I have to implement it for different targets. I know how to do it on DOS and/or BIOS and bare metal (directly with a VGA card, not very portable, I think out of question for watcom). For a lot of them I already have working code in other projects, but not for different targets. So I'll have to figure out how to do it on OS/2, Win32, and so on. I think this might be a very good learning excercise + fun for me, but takes a lot of time.

jmalak commented 5 years ago

It was good idea from you to have something similar in wiki to quick access. I only did simple job.

To conio:

jmalak commented 5 years ago

sorry I forgot. You should be familiare with OW building system. We have a few core utilities (builder, pmake, ... )which traverse OW bld tree and run wmake in appropriate directories.
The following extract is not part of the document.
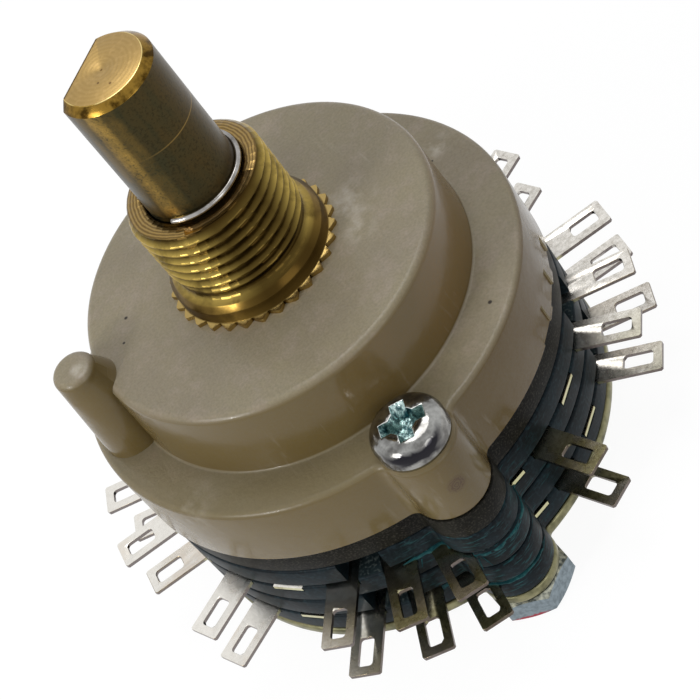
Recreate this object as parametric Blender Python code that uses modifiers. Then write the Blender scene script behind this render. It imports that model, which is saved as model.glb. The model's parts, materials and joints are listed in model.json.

Some details you can read in OW Wiki It is not necssary to create new make files. You will do mainly changes to CRTL, it is clib sub-project located in bld/clib there is special make files objects.mif which handle what is build for which target.

Try to do some small change as first and create pull request. We will correct you or explain what is necessary to not lost lot of your time on something what is already done in OW or some OW tools exist which to do it quickly

spacerace commented 5 years ago

Hummm... I took me quite a while to add a dummy-function to libc to figure out how to do it. To be honest - I should have written down my steps - I dont remember em all... I think I was too enthusiastic when thinking about extending the libc. As you said, I have to get familiar to build system etc. I close this now, because it is more an issue of my abilities rather than Watcom ;)

I hope I get all this knowledge quickly to go on with this plan. But for now it is stalled.

Thank you very much!

jmalak commented 5 years ago

If you have any problem then simply ask here and you get help, explanation etc.